Di quella gara ci portiamo dietro la soddisfazione di aver vinto la battaglia la davanti, contro una grande squadra, ma certamente anche tanto amaro in bocca perché nonostante quella performance non riuscimmo a portare a casa il successo completo.

Parlando di Benetton, quanto vi ha aiutato il fatto di aver avuto continuità con lo staff tecnico ed aver mantenuto un’ossatura importante del parco giocatori della passata stagione?

A Treviso siamo passati attraverso un periodo con poca stabilità dal punto di vista tecnico, abbiamo cambiato allenatore e diversi giocatori nelle annate precedenti. Per me, quando entrano ed escono tanti uomini da un anno all’altro è sempre un pizzico più difficile creare un gruppo solido in poco tempo. Quest’anno abbiamo avuto continuità, con il progetto di Crowley che sta andando avanti. Abbiamo seminato tanto, stiamo iniziando a raccogliere i primi frutti.

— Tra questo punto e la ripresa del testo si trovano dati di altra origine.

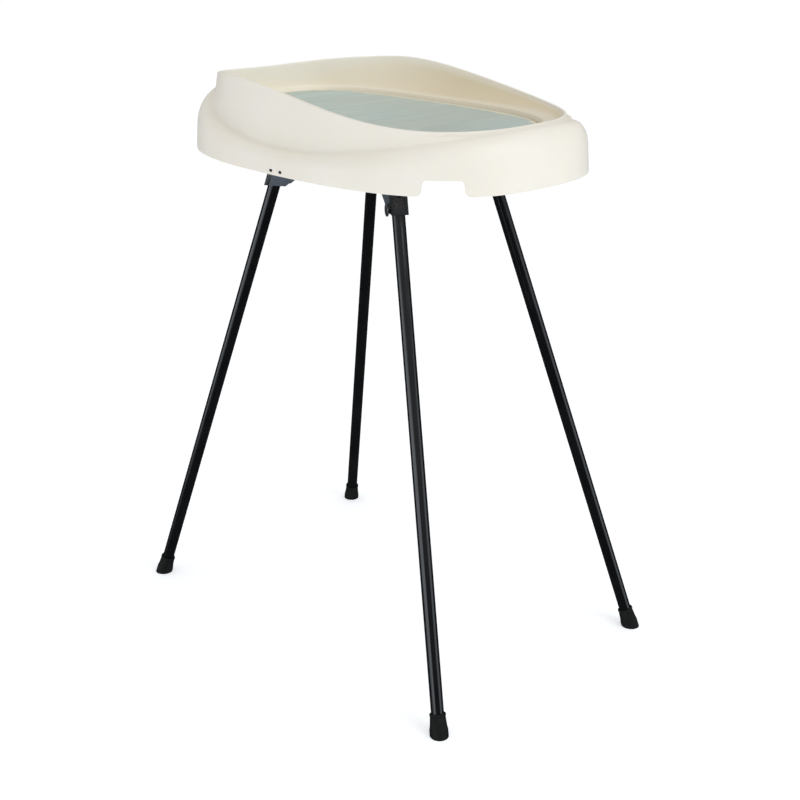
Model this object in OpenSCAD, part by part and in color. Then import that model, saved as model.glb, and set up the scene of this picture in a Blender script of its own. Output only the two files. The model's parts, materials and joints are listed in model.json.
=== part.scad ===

In tutto l’ambiente italiano, negli ultimi mesi, è cambiata anche la mentalità. Una volta, probabilmente, ci saremmo accontentati di una sconfitta come quella contro Tolone, invece ora ci brucia molto perdere gare in quel modo.

Tre anni fa giocavi in serie A, a Milano, oggi sei uno dei referenti principali della nazionale italiana. Quali sono i segreti che stanno dietro questa tua crescita esponenziale?

Mi sono messo duramente al lavoro sotto il piano fisico. Ho cercato di essere sempre al top, migliorando il più possibile l’alimentazione ma anche la qualità del lavoro da eseguire sul campo e in palestra. Poi non va sottovalutato nemmeno l’aspetto mentale. Ogni giorno chiedo qualcosa in più a me stesso, cercando di alzare sempre l’asticella. Senza dimenticare che la mischia è un “lavoro di squadra”, quindi, prima di tutto, per migliorare le performance di un pacchetto serve conoscenza reciproca con i compagni di reparto.